▶ Exercise prompt
Output the data exactly, with every line intact.

▶ Raw data
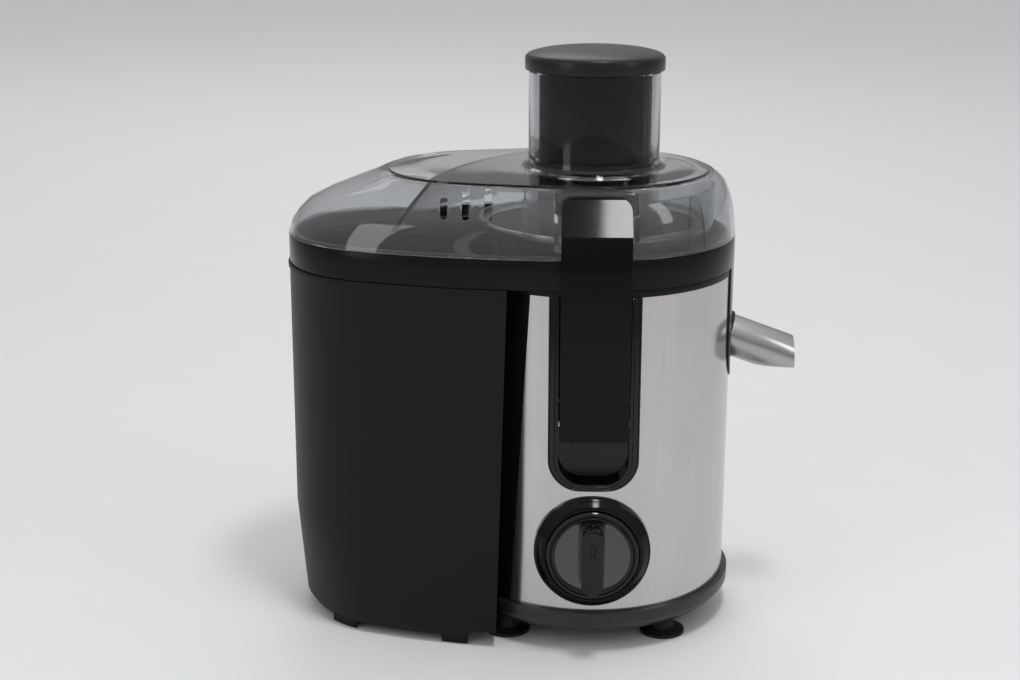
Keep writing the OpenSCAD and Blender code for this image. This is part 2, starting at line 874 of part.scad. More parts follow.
module collector_bowl() {
    ring(bowl_in, bowl_r, bowl_z, deck_plate_z);
    ring(chimney_in, bowl_in + 1, bowl_z, bowl_floor);
    ring(chimney_in, chimney_r, bowl_z, chimney_top);
    intersection() {
        ring(bowl_r - 0.5, housing_r + 0.5, bowl_z, band_z + 0.5);
        spout_slot(web_w, 30, far / 4);
    }
    intersection() {
        ring(housing_r + 0.3, apron_r, bowl_z - 14, band_z + 1);
        spout_slot(apron_w, 30, far / 4);
    }
}

module juice_collector() {
    color("#151516") placed() difference() {
        union() {
            collector_band();
            collector_bowl();
        }
        spout_bar(spout_r + press, -30, 8);
        spout_bar(seal_out + press, -5.25, -3.05);
    }
}

module spout() {
    color("#c3c3c4") placed() difference() {
        spout_bar(spout_r, -14, 60);
        spout_bar(spout_r - spout_t, -20, 80);
        block([spout_x, -far, 0], [far, far, far]);
        block([spout_root_x + 8, -far, 0], [far, far, spout_root_z - 15.6]);
        disc(bowl_in - 0.8, 0, far);
    }
}

module spout_seal() {
    color("#3a3a3a") placed() difference() {
        spout_bar(seal_out, -5.2, -3.1);
        spout_bar(spout_r + press, -20, 20);
    }
}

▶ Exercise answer
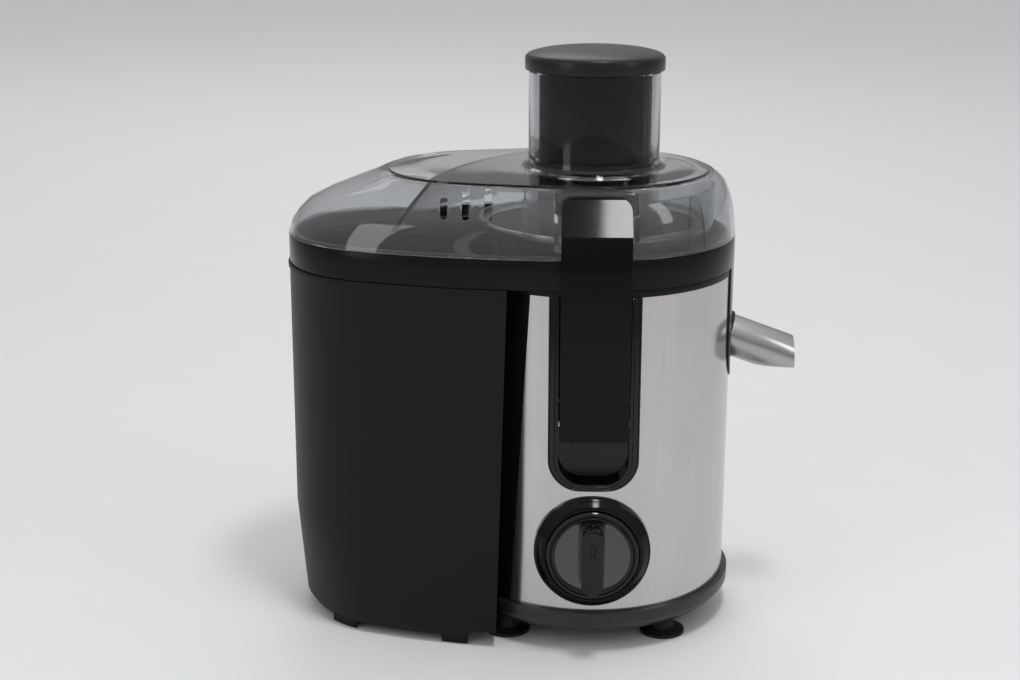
Keep writing the OpenSCAD and Blender code for this image. This is part 2, starting at line 874 of part.scad. More parts follow.
module collector_bowl() {
    ring(bowl_in, bowl_r, bowl_z, deck_plate_z);
    ring(chimney_in, bowl_in + 1, bowl_z, bowl_floor);
    ring(chimney_in, chimney_r, bowl_z, chimney_top);
    intersection() {
        ring(bowl_r - 0.5, housing_r + 0.5, bowl_z, band_z + 0.5);
        spout_slot(web_w, 30, far / 4);
    }
    intersection() {
        ring(housing_r + 0.3, apron_r, bowl_z - 14, band_z + 1);
        spout_slot(apron_w, 30, far / 4);
    }
}

module juice_collector() {
    color("#151516") placed() difference() {
        union() {
            collector_band();
            collector_bowl();
        }
        spout_bar(spout_r + press, -30, 8);
        spout_bar(seal_out + press, -5.25, -3.05);
    }
}

module spout() {
    color("#c3c3c4") placed() difference() {
        spout_bar(spout_r, -14, 60);
        spout_bar(spout_r - spout_t, -20, 80);
        block([spout_x, -far, 0], [far, far, far]);
        block([spout_root_x + 8, -far, 0], [far, far, spout_root_z - 15.6]);
        disc(bowl_in - 0.8, 0, far);
    }
}

module spout_seal() {
    color("#3a3a3a") placed() difference() {
        spout_bar(seal_out, -5.2, -3.1);
        spout_bar(spout_r + press, -20, 20);
    }
}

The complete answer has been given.